C’è attesa per le prime parole della presidente Maia Sandu dopo un voto che ha confermato, con margini stretti ma decisivi, la maggioranza del suo partito, Azione e Verità (Pas). Non era scontato: i sondaggi prefiguravano un testa a testa con il Blocco Patriottico filo-russo. Eppure, il risultato finale ha premiato la strada europea, con il 50,16% dei consensi che, tradotti in seggi, dovrebbero assicurare ancora la maggioranza assoluta in Parlamento.

La Moldavia, Paese tra i più poveri d’Europa, continua così a tenere aperta la rotta verso Bruxelles e l’obiettivo dell’adesione all’Ue entro il 2030. Una scelta che Ursula von der Leyen ha salutato con entusiasmo: «Europa, democrazia, libertà». Parole che, lette dal piccolo Paese incastonato tra Romania e Ucraina, suonano come un argine contro la paura di nuovi condizionamenti esterni.

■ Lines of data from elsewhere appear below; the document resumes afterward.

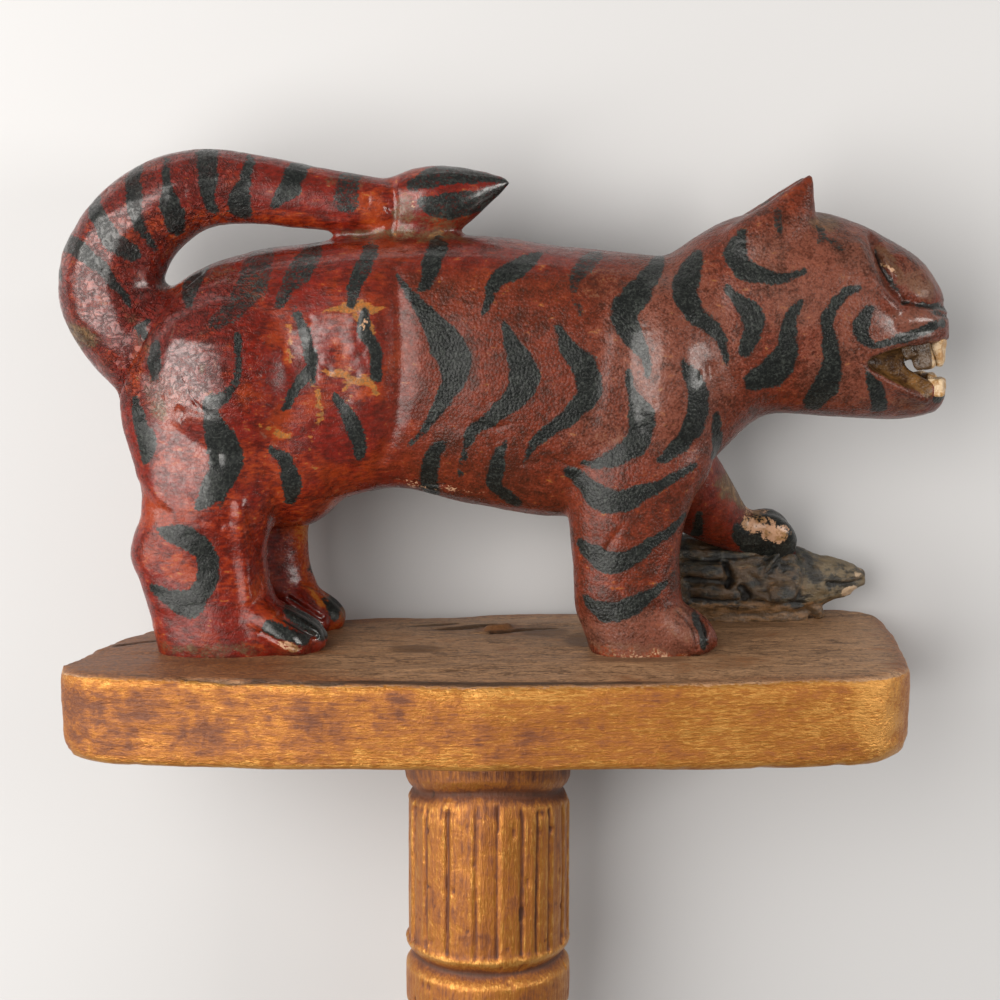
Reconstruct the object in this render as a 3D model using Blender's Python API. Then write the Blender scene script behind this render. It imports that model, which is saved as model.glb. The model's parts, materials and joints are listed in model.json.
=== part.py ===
"""A linguist staff: a striped big cat with its prey on a platform, on a turned and fluted shaft.

Everything is laid out in the staff's own upright frame, in metres: x runs along the animal towards
its nose, y from the show side to the far side, and z up the staff, with the origin on the shaft's
axis at the level of the platform's top. One empty then lays the staff on the floor, show side up and
finial towards +Y. It rests on the flat far edge of the platform and on a small flat at the foot.
"""
import math

import bmesh
import bpy
from mathutils import Matrix, Vector

MM = 0.001

# Driving dimensions of the platform
PLATFORM_HALF_LENGTH = 111 * MM
PLATFORM_THICKNESS = 24 * MM
PLATFORM_FAR = 41 * MM  # the straight far edge
PLATFORM_NEAR = 48 * MM  # the bowed near edge, at its middle
NEAR_EDGE_BOW = 12 * MM
PLATFORM_CROWN = 1.4 * MM  # how far the top falls towards its edges
TOP_SLOPE = 0.8 * MM  # how much higher the far edge of the top is, and lower the near one
CORNER = 6 * MM
FAR_RIGHT_CORNER = 12 * MM
FAR_LEFT_CORNER = 30 * MM
END_SLANT = math.radians(15)  # the left end leans in towards the far side

# Driving dimensions of the shaft
SHAFT_GAP = 0.3 * MM  # between the platform's underside and the collar
SHAFT_RADIUS = 22.4 * MM
PLAIN_RADIUS = 18.5 * MM  # of the plain lengths, at the top
FOOT_RADIUS = 16.5 * MM
FOOT_SWELL = 1.6 * MM  # how far the foot's ring stands out
FOOT_RING = 26 * MM
RING_LENGTH = 17 * MM
DRUM_LENGTH = 47 * MM
GROOVE_DEPTH = 2.6 * MM
FLUTES = 20
FLUTE_DEPTH = 1.2 * MM
FLUTE_MARGIN = 8 * MM  # plain shoulder above the flutes of a drum
SHAFT_END = -1290 * MM
SHAFT_TOP = -PLATFORM_THICKNESS - SHAFT_GAP
MODULE = (SHAFT_TOP - SHAFT_END) / 4  # each starts with a carved group and runs on plain
CARVED_MODULES = 3  # the last module has a plain ring instead of ring, fluted drum and ring
GROUP_TAPER = 0.05  # each group is this share thinner than the one above

# The animal
MID_PLANE = 2 * MM  # y of the animal's middle
NEAR_LEGS = -11 * MM
FAR_LEGS = 16 * MM
FAR_HIND_SHIFT = 8 * MM
BOXINESS = 2.3  # exponent of the trunk's cross-sections; 2 is an ellipse
FOOT_SINK = 4 * MM  # how deep the feet run into the platform
VOXEL = 1.5 * MM
FIGURE_TRIANGLES = 3400

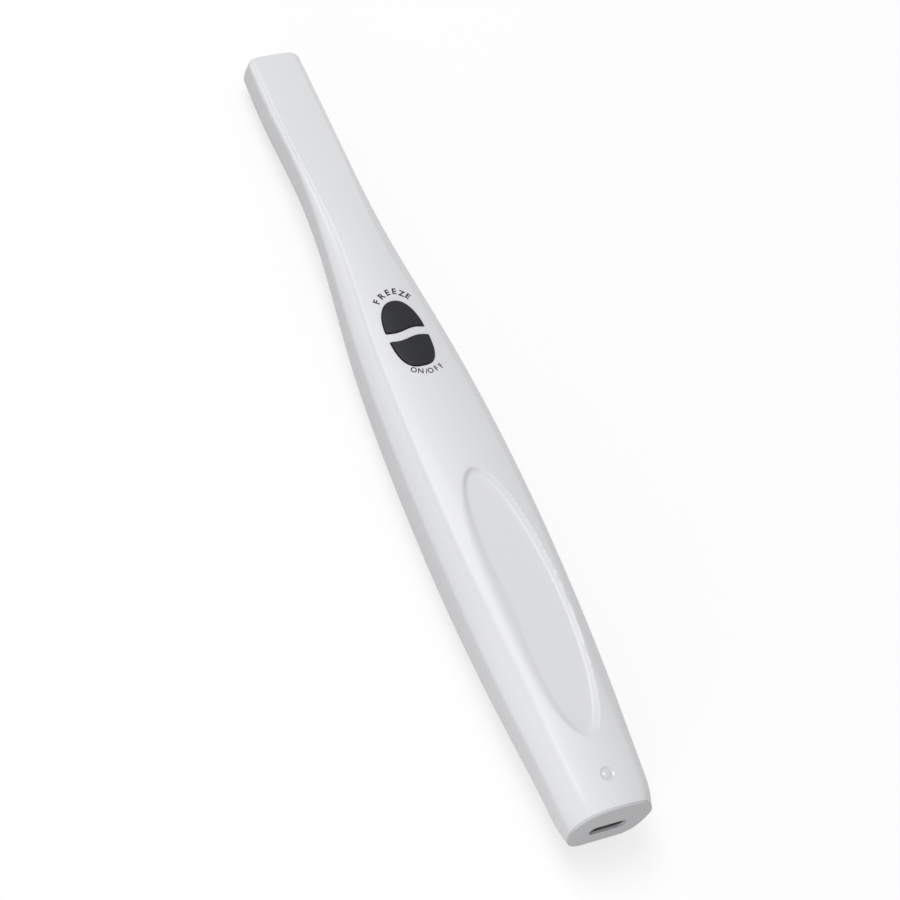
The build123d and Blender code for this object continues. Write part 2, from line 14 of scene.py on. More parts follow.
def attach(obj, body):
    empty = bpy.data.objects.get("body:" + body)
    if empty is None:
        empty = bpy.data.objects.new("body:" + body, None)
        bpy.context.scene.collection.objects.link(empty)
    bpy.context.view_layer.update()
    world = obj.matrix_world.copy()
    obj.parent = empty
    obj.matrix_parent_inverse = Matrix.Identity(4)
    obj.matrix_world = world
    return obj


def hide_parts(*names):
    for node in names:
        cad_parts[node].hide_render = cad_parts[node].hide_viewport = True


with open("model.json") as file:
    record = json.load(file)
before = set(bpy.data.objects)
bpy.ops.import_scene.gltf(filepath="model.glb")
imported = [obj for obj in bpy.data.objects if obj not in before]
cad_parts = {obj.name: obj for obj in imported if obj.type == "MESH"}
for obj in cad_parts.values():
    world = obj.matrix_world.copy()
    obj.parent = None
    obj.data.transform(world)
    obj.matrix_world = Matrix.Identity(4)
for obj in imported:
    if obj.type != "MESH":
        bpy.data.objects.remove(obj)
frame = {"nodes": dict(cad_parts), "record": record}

LOG = logging.getLogger("intraoral_camera")
MM = 0.001
WELD = 1e-7
SHARP_ANGLE = math.radians(40)
GLYPH_THICK = 0.02
GLYPH_STEPS = 6
Colour = Tuple[float, float, float]


class Body(Enum):
    """The rigid bodies that the scene's own pieces ride on."""

    HANDSET = "handset"


@dataclass(frozen=True)
class Station:
    """One cross-section of the handset, in millimetres, x counted from the tail."""

    x: float
    half_width: float
    crease: float
    top: float
    belly: float
    crown: float
    waist: float
    belly_flat: float
    squareness: float
    softness: float


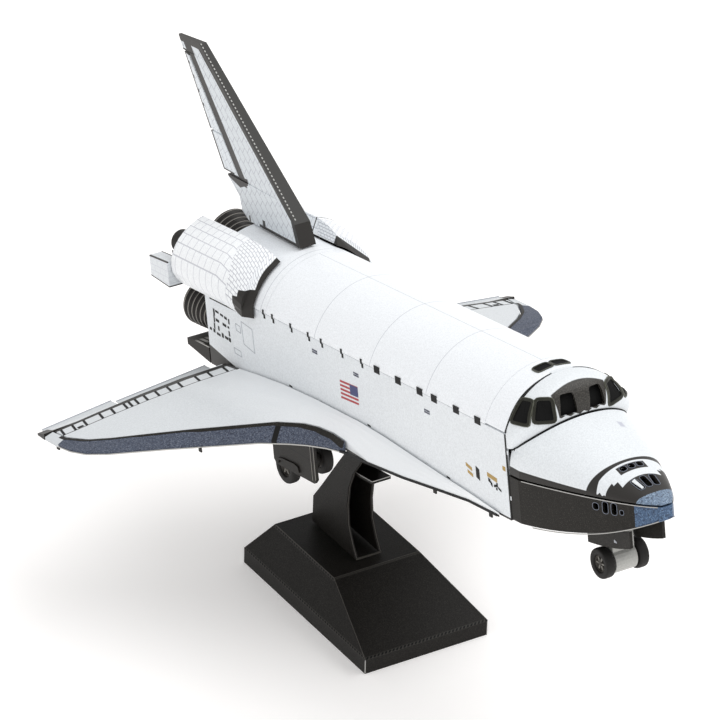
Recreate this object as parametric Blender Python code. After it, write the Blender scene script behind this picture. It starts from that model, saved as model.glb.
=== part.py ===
"""Folded sheet-metal display model of a winged space shuttle orbiter on its stand.

Run it with blender --background --python part.py, or from Blender's text editor.
The orbiter is drawn in its own frame, nose along +X, port wing along +Y, and an
empty then pitches it nose-up on the stand. Sizes are in millimetres times MM.
"""
import math

import bpy
import numpy as np

MM = 0.001

# Sheet and clearances
SHEET = 0.45 * MM
SEAM = 0.30 * MM
BEARING = 0.25 * MM

# Attitude on the stand
PITCH_DEG = 11.9
ATTITUDE_Z = 38.5 * MM

# Fuselage: straight sides, rolled top, flat belly
HALF_WIDTH = 9.5 * MM
BELLY_Z = -1.0 * MM
HINGE_Z = 11.6 * MM
CROWN_Z = 18.0 * MM
TAIL_X = -48.5 * MM
DOOR_AFT_X = -30.9 * MM
DOOR_FRONT_X = 26.6 * MM
CABIN_AFT_X = 31.8 * MM

# Nose: a rolled cone above the waist seam, a folded tray below it
WAIST_Z = 5.65 * MM
NOSE_TIP_X = 55.0 * MM
NOSE_TAPER_X = 34.0 * MM
NOSE_PLAN_POWER = 1.05
NOSE_PLAN_ROUNDING = 0.667
NOSE_BLUNTNESS = 0.48 * MM
NOSE_TOP_POWER = 0.9
NOSE_RIDGE_SLOPE = 0.437
LEAST_HALF_WIDTH = 0.1 * MM
JET_SPACING = 1.28 * MM
JET_LEAN = 0.45
CHIN_Z = 3.6 * MM
CHIN_FOLD = 0.3 * MM
CHIN_START_X = 32.0 * MM
CHIN_POWER = 2.5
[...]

Il voto si è svolto in un clima di tensione: arresti di presunti “sabotatori” addestrati in Serbia, attacchi informatici alle infrastrutture, falsi allarmi bomba. La democrazia moldava resta sotto pressione. Le aree sensibili di Transnistria e Gagauzia rimangono terreno fertile per interferenze e destabilizzazioni ibride. Non è un mistero che Mosca guardi con ostilità alla prospettiva di perdere un’altra ex repubblica sovietica.

In questo contesto, la riconferma del Pas non è solo un dato politico: è un atto di resilienza. Il popolo moldavo, segnato da carenze energetiche e inflazione, ha ribadito che il futuro non può essere il ritorno a un passato di dipendenza. È la stessa diaspora, già determinante nel referendum costituzionale, a ricordarci che l’Europa non è un miraggio, ma una speranza concreta di stabilità e crescita.

Resta ora la sfida più grande: trasformare il consenso elettorale in fiducia quotidiana. Perché la democrazia non si misura solo nelle urne, ma nella capacità di proteggere la vita delle persone da precarietà e paura. La Moldavia ha scelto l’Europa. Sta all’Europa scegliere davvero la Moldavia, accompagnandola in questo cammino fragile ma coraggioso.